From the pit crawled something too large for the human mind to process all at once — a mound of flesh bound in frost and iron chains. Its eyes were coal-red, burning through the fog.
"...Ogre," Kaito whispered.
But even as he said it, he knew that wasn't quite right. Its body bore signs of decay — scars stitched with molten runes. Its mouth opened, and the breath that poured out was not mist, but mana — raw, corrupted, shimmering like oil.
Anzuyi's voice was nearly soundless. "That's not just an ogre. That's a Tyrant-class vessel."
Kaito felt something cold coil in his chest — not fear, but memory. The last time he'd faced ogres, he'd been helpless. A nameless soldier watching his home burn. Now, though, his black blade pulsed faintly, like it recognized the same blood.
The Tyrant roared. The sound cracked the frost from the trees.
"Fall back," Anzuyi hissed.
Kaito didn't move.
He stepped forward instead — deliberate, measured, the way a swordsman steps into his grave willingly. His voice came low and steady: "If we run, it follows. If I stay, it ends here."
Anzuyi's daggers were already drawn. "You'll die."
"Then I'll die standing," he said simply.
There was no drama in the words — just fact.
The Tyrant moved first, swinging a rusted iron club that could have flattened a wagon. Kaito met it with the flat of his blade, the impact shaking the ground. The recoil forced him to his knees — but he pushed upward, twisting the greatsword in a sweeping counter. The air screamed from the force.
Anzuyi vanished from sight, her steps silent as breath. She struck at the creature's flank, twin daggers slicing runes across its hide — but the wounds closed almost instantly, healed by the pulsing mana within.
"It's feeding from below!" she shouted. "Something's channeling it!"
Kaito's gaze snapped to the pit — to a network of glowing veins that snaked into the Tyrant's flesh. He exhaled slowly. "Then I'll cut the source."
He leapt. The greatsword whistled through the air, black edge gleaming like obsidian glass. When it struck the ground, it carved through the mana veins in a single, explosive stroke.
The forest howled.
The veins ruptured — light pouring upward like liquid fire — and the Tyrant convulsed, bellowing in pain.

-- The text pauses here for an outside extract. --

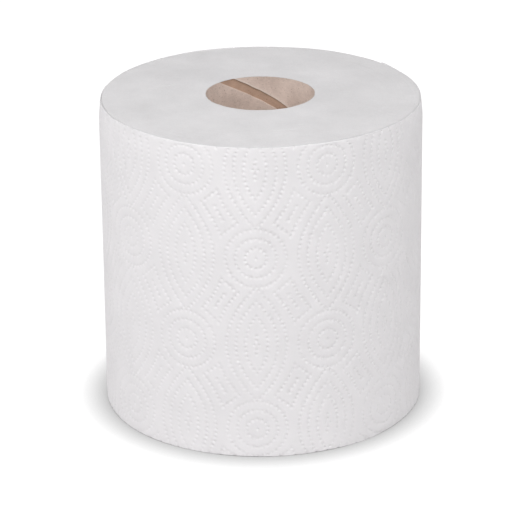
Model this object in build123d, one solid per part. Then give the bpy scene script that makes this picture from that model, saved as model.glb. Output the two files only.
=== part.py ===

Its chains snapped, and the monster lunged wildly. One swing caught Kaito across the chest, sending him crashing through a ruined wall. The sound of metal against stone echoed like thunder.
For a moment, the world tilted — ringing, burning. Then Kaito rose again, blood tracing down his neck, eyes cold and focused. His voice was barely a whisper:
"Never again."
He charged.
This time, he met the Ogre Tyrant head-on, the black sword crackling with residual energy from the ruptured veins. The blow cleaved through its arm, its shoulder, then its skull — until the beast fell, heavy as collapsing mountains.
Snow and ash fell together, like rain.
Anzuyi appeared beside him, blades still drawn. "...You're insane."
Kaito wiped the blood from his lip, expression unreadable. "Maybe." He looked north again, toward the faint lights beyond the ridge. "But not finished."
Anzuyi hesitated, her usual silence breaking for only a moment. "There are more."
He nodded. "I know."
In the distance, multiple silhouettes stirred — ogres, hundreds of them, their roars echoing through the valleys.
Kaito's fingers tightened around his sword. "Let them come."
Anzuyi's breath caught — the faintest tremor of something like fear. "You can't fight them all."
Kaito's gaze stayed fixed on the advancing horde. "I don't expect to win," he said. "I just expect to end it."
He stepped forward into the snow, the black blade dragging a faint scar behind him.
The ogres roared.
The sky split with their fury.
And Kaito Mugenrei walked into them — one man against a storm of monsters.
The world swallowed the clash in silence.